An international team of researchers has now observed the creation of razor-thin polymer electrodes during the printing process and successfully improved the electrical properties of the printed films.
The x-rays were directed to the freshly printed synthetic layer and scattered. The arrangement and orientation of the molecules during the curing process of the printed films can be determined from changes in the scattering pattern.

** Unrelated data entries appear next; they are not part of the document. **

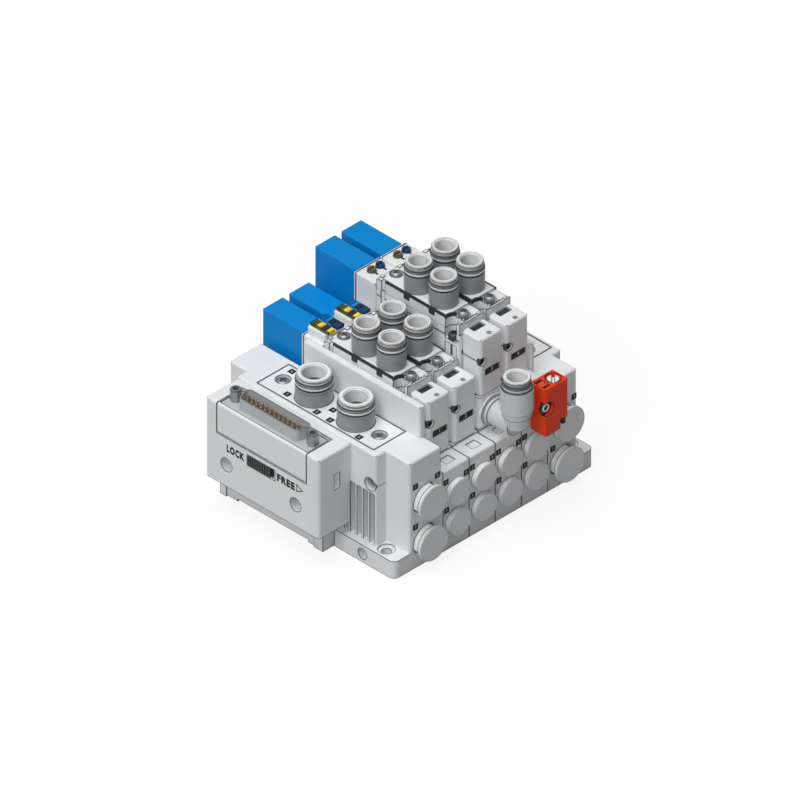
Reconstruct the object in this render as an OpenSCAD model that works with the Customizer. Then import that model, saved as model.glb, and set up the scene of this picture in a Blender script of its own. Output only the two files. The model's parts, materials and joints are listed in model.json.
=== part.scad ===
// Valve manifold: four solenoid valves on a stacking base between two end blocks.
// X runs along the stack, the port face looks along -Y, +Z is up.
// The origin is the centre of the four mounting holes, on the face that the base rests on.

/* [Stack] */
// Width of one valve station along the stack
station_pitch = 16; // [15.5:0.1:18]
// Gap that shows as the seam between two stacked blocks
seam = 0.15; // [0.05:0.05:0.3]
// Length of the connector end block, foot included
d_block_len = 30; // [29:0.5:36]
// Length of the far end block, foot included
u_block_len = 28.5; // [28:0.5:36]
// Depth of the base from the port face to the back
base_depth = 110.3; // [109:0.1:120]
// Height of the station blocks at their front ledge
block_h = 42; // [41:0.5:48]
// Step from the ledge up to the top of the blocks
seat_step = 1; // [0.8:0.1:3]
// Thickness of the gasket under a valve
gasket_t = 0.5; // [0.3:0.1:1]
// Depth of the ledge in front of the valves
ledge_depth = 10.3; // [8:0.1:12]

/* [End blocks] */
// Height of the end blocks
end_h = 56.6; // [54:0.1:64]
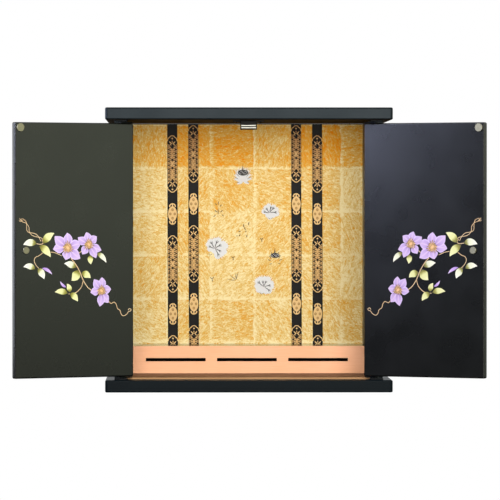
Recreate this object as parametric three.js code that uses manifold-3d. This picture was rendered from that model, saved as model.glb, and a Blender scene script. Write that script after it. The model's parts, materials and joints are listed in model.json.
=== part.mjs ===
// Tabletop altar cabinet with its two doors standing open.
// A black lacquered case holds a gold-leafed panel above a low, copper-coloured step.
// Millimetres: X runs to the right, Y to the back and Z up. The origin is the centre of the
// base board's underside, and the cabinet's front faces -Y.
import * as THREE from "three";
import { mergeVertices } from "three/addons/utils/BufferGeometryUtils.js";
import Module from "manifold-3d";

const wasm = await Module();
wasm.setup();

// Top and base boards, which stand out past the case on every side
const BOARD_THICKNESS = 18.5;
const SIDE_OVERHANG = 13.5;
const FRONT_OVERHANG = 40;
const BACK_OVERHANG = 4;
const BOARD_CORNER_RADIUS = 3.5; // of the outline, seen from above
const BOARD_EDGE_RADIUS = 2.2; // along the upper and lower edges

// Case between the boards
const BODY_WIDTH = 405;
const BODY_DEPTH = 292;
const BODY_HEIGHT = 391;
const WALL_THICKNESS = 18.5;
const BACK_BOARD_THICKNESS = 9;
const GLUE_GAP = 0.3; // between pieces that are glued or screwed together

// Gold-leafed panel, floor sheet and step
const PANEL_THICKNESS = 3;
const PANEL_TOP_GAP = 1.5;
const FLOOR_THICKNESS = 2.2;
const STEP_HEIGHT = 42;
const STEP_DEPTH = 118; // from the step's front to the gold-leafed panel
const STEP_BOARD_THICKNESS = 6;
const SLOT_COUNT = 3;
const SLOT_HEIGHT = 5.2;
const SLOT_SPACING = 17.6; // wood between two slots
const SLOT_MARGIN = 27.3; // wood outside the first and last slots

// Doors
const DOOR_THICKNESS = 10;
const DOOR_CORNER_RADIUS = 2.5;
const DOOR_EDGE_RADIUS = 2;
const DOOR_MEETING_GAP = 1.5; // between the two doors when they are closed
const DOOR_OPENING = 150; // degrees from closed, as the doors stand here
const SWING_CLEARANCE = 0.5; // between a turning door's corner and the walls

// Pivot hinges, in the gaps above and below the doors
const HINGE_PLATE_THICKNESS = 1.6;
const HINGE_PLATE_LENGTH = 21;
const HINGE_PLATE_WIDTH = 11;
const HINGE_PLATE_CORNER = 2.5;
const HINGE_CLEARANCE = 1.2; // between the two plates of a hinge
const DOOR_PLATE_INSET = 0.6; // from the door's faces and its hinge end
const PIVOT_FROM_END = 14;
const PIVOT_FROM_OUTER_FACE = 4;
const PIN_RADIUS = 1.8;
const PIN_DEPTH = 5; // how far a pin stands in the door
const PIN_CLEARANCE = 0.3;

// Magnetic catch under the top board, and the discs that meet it
const CATCH_WIDTH = 25;
const CATCH_HEIGHT = 14.4;
const CATCH_DEPTH = 15;
const CATCH_EDGE_RADIUS = 0.8;
const EAR_SPAN = 47; // over both screwed ears
const EAR_THICKNESS = 2.4;
const EAR_DEPTH = 10;
const POLE_WIDTH = 22;
const POLE_HEIGHT = 1.5;
const POLE_DEPTH = 9;
const POLE_PROUD = 0.4; // how far a pole strip stands out of the catch
const UPPER_POLE_DROP = 8.3; // from the top board's underside to the strip's middle
const LOWER_POLE_DROP = 11.5;
const CATCH_CLEARANCE = 0.5; // between the poles and the closed doors' discs
const DISC_RADIUS = 6.3;
const DISC_THICKNESS = 1.2;
const DISC_CHAMFER = 0.4;
const DISC_FROM_EDGE = 9.1; // from the door's free edge
const DISC_FROM_TOP = 7.8;

// Pull knobs outside, and their caps inside
const KNOB_FROM_EDGE = 18.3;
const CAP_RADIUS = 5.4;
const CAP_THICKNESS = 1.4;
const CAP_CHAMFER = 0.5;
const KNOB_BASE_RADIUS = 7;
const KNOB_NECK_RADIUS = 4;
const KNOB_HEAD_RADIUS = 8;
const KNOB_BASE_THICKNESS = 2;
const KNOB_NECK_LENGTH = 6;
const KNOB_HEAD_LENGTH = 8;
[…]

Claudia M. Palumbiny, a scientist at the Technical University of Munich (TUM), investigated the “blocking layer” that sorts and selectively transports the charge carriers in the organic electronic components. Thanks to the intensive x-ray radiation and grazing-incidence wide-angle x-ray scattering (GIWAXS) methods used at Beamline 7.3.3, she and her colleagues achieved a very high time resolution, showing that even small changes in the physico-chemical processing conditions have a significant influence on the build-up and properties of the layer. Thus, the conductivity of the layer can be easily increased, and all layers could be produced using the same process, which would be a great advantage for manufacturers.
Work performed on ALS Beamline 7.3.3
Claudia M. Palumbiny, Feng Liu, Thomas P. Russell, Alexander Hexemer, Cheng Wang, and Peter Müller-Buschbaum “The Crystallization of PEDOT:PSS Polymeric Electrodes Probed In Situ during Printing” Advanced Materials 27, 3391 (2015).